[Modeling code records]
⁂

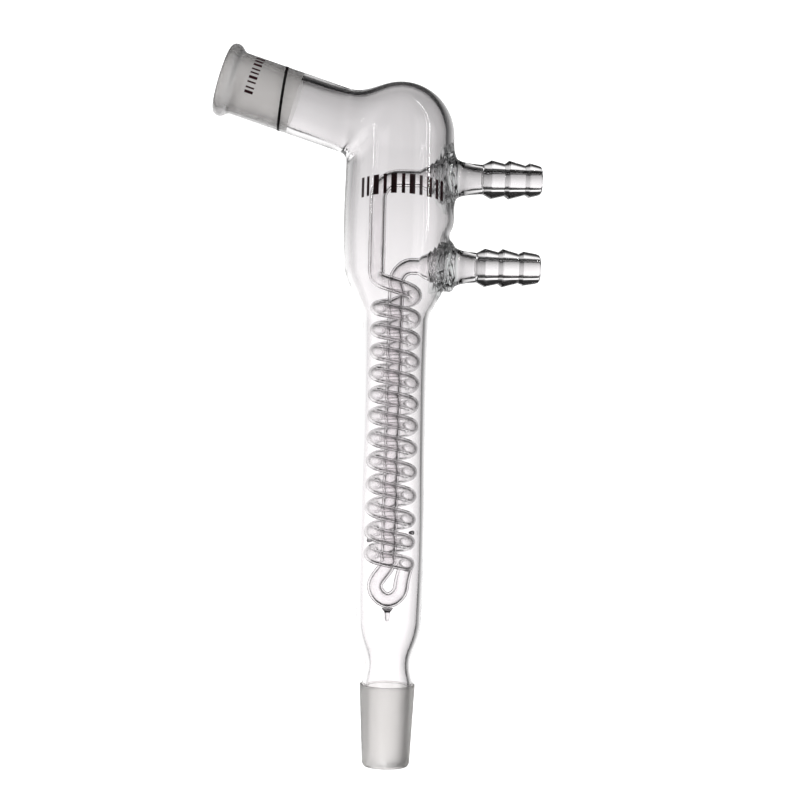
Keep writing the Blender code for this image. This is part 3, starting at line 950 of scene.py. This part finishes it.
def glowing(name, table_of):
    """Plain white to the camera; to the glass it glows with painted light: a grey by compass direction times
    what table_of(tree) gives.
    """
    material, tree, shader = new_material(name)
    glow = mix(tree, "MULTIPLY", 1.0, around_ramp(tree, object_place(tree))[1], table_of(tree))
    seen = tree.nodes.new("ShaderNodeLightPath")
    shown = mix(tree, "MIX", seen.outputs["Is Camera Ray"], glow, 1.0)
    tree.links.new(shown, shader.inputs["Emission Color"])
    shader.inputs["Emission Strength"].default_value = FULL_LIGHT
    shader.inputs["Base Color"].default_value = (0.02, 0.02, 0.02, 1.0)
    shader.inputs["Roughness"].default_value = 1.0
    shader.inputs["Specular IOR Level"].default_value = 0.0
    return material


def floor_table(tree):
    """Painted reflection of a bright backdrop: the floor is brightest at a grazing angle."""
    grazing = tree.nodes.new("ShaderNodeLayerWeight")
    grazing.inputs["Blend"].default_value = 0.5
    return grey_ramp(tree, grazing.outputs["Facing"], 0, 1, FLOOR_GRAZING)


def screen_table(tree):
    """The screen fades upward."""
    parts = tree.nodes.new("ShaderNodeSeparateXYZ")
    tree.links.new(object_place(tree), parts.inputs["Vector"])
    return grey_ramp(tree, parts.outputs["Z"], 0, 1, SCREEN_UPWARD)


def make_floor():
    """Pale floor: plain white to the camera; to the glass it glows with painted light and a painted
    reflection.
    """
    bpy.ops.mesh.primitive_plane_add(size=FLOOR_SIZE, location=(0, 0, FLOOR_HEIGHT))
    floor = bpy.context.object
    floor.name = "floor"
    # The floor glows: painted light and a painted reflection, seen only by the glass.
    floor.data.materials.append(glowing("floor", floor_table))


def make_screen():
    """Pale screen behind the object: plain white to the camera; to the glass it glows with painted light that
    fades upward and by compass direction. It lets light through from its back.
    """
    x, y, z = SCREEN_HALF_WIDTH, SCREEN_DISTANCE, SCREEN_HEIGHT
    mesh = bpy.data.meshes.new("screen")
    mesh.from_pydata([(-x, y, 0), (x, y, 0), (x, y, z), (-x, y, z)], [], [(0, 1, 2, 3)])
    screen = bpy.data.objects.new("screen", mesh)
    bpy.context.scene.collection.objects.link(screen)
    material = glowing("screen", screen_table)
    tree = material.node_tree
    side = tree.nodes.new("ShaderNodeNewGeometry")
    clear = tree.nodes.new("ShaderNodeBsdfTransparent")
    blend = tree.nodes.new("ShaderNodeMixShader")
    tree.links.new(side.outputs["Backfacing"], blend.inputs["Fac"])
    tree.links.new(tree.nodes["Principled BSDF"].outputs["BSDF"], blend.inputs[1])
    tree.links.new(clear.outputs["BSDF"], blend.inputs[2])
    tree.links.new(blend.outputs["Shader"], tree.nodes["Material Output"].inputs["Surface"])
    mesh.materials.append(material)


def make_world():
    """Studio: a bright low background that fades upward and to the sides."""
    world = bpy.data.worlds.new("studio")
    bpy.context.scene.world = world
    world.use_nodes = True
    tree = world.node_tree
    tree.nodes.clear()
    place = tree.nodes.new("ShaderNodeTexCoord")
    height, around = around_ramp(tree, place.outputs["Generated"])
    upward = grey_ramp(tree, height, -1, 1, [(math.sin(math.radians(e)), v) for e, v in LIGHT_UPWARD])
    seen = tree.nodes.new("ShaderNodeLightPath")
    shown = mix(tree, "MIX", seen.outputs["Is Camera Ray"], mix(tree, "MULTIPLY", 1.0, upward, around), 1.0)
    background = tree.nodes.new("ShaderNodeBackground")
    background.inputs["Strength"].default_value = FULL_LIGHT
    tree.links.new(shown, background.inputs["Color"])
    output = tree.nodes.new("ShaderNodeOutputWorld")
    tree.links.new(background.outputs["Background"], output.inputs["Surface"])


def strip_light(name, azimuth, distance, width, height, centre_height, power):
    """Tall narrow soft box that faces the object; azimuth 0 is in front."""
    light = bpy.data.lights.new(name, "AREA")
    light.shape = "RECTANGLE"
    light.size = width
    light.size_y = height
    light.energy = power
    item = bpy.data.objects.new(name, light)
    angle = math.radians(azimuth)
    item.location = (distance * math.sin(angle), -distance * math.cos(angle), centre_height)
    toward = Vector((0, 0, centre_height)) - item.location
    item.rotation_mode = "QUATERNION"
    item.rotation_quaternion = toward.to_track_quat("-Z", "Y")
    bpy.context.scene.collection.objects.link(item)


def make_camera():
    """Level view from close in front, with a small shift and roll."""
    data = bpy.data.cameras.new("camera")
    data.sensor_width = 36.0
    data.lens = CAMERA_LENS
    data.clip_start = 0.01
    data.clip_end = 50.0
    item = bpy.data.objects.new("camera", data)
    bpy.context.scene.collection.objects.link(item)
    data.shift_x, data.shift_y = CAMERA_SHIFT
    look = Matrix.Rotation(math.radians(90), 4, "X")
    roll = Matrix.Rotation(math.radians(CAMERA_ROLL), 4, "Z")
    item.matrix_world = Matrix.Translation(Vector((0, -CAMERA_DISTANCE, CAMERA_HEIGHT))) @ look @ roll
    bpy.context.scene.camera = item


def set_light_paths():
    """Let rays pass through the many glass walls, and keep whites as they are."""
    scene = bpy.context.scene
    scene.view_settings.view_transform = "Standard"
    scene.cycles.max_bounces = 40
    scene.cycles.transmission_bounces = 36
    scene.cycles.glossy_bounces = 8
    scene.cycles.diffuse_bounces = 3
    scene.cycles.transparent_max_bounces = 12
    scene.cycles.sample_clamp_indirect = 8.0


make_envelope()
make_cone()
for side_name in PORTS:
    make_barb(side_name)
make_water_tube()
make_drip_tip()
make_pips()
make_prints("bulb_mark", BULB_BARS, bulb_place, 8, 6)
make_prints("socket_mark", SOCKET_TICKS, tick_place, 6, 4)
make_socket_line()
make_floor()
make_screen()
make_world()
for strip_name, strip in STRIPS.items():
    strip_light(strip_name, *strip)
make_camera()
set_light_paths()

⁂

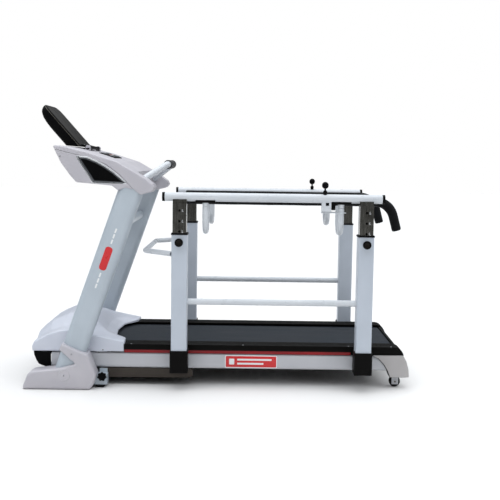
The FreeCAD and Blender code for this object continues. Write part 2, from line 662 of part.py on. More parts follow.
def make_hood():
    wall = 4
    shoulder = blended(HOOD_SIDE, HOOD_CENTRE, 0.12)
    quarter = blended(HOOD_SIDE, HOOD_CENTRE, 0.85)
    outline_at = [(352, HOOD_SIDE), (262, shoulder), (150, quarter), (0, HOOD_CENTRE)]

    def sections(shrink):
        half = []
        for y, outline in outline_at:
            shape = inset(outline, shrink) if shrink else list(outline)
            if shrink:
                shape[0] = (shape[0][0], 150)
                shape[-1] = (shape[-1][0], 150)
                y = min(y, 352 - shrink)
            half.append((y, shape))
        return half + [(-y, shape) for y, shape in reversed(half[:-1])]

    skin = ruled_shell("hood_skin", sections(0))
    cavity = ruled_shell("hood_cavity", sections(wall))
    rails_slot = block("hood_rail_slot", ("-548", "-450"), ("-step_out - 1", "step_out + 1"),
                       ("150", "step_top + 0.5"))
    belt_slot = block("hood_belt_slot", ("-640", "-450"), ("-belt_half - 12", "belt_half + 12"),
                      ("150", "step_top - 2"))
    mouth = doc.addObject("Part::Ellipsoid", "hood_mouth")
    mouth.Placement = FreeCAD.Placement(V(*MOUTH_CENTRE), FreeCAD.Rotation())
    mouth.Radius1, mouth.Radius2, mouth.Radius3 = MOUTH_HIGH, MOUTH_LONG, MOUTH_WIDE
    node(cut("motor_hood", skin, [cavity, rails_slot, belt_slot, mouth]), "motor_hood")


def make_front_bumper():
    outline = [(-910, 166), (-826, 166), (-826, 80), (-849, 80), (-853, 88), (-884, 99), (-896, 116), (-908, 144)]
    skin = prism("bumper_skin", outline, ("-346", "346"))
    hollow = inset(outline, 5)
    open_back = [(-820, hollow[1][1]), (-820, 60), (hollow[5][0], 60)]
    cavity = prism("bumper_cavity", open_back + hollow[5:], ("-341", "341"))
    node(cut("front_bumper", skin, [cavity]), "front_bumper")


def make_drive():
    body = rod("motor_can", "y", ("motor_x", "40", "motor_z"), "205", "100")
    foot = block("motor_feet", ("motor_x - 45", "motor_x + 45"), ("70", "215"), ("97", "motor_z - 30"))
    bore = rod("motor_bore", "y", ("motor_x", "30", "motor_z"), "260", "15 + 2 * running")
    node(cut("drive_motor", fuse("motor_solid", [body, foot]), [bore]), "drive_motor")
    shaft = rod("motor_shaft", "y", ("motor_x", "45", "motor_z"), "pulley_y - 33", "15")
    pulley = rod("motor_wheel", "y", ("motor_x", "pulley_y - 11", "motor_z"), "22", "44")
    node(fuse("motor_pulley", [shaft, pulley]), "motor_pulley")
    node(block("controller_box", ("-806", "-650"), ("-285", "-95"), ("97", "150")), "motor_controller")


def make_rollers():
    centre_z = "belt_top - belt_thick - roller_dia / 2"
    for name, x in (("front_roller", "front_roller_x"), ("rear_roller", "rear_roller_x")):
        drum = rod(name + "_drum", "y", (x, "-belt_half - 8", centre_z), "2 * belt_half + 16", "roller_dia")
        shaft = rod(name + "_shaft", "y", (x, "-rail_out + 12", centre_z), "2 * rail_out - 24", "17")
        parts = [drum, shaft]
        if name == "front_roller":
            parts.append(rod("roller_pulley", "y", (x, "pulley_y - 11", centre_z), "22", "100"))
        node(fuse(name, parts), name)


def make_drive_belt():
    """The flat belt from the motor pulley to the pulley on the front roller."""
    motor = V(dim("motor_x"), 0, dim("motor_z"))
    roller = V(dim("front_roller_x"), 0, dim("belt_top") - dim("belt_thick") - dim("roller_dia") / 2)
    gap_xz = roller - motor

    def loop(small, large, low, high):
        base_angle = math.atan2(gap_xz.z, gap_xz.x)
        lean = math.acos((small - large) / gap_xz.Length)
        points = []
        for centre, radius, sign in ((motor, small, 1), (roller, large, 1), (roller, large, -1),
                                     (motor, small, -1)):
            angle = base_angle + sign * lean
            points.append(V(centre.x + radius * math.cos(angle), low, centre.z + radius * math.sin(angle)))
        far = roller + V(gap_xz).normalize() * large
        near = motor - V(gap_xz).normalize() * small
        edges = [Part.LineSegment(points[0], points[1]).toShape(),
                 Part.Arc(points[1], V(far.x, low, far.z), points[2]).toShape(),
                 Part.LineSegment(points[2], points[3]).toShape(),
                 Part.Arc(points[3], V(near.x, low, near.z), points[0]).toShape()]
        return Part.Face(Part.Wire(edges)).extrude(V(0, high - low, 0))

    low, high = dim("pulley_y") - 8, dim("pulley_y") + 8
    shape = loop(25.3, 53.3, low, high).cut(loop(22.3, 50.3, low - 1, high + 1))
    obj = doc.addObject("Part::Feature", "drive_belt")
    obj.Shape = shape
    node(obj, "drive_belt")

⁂

◆ **CHALLENGE**
Extract, word for word, every line beginning with the one that holds "Keep writing the" and concluding with the one that holds "return material". Include both of those lines.

◆ **RESPONSE TO THE EXERCISE**
Keep writing the Blender code for this image. This is part 3, starting at line 950 of scene.py. This part finishes it.
def glowing(name, table_of):
    """Plain white to the camera; to the glass it glows with painted light: a grey by compass direction times
    what table_of(tree) gives.
    """
    material, tree, shader = new_material(name)
    glow = mix(tree, "MULTIPLY", 1.0, around_ramp(tree, object_place(tree))[1], table_of(tree))
    seen = tree.nodes.new("ShaderNodeLightPath")
    shown = mix(tree, "MIX", seen.outputs["Is Camera Ray"], glow, 1.0)
    tree.links.new(shown, shader.inputs["Emission Color"])
    shader.inputs["Emission Strength"].default_value = FULL_LIGHT
    shader.inputs["Base Color"].default_value = (0.02, 0.02, 0.02, 1.0)
    shader.inputs["Roughness"].default_value = 1.0
    shader.inputs["Specular IOR Level"].default_value = 0.0
    return material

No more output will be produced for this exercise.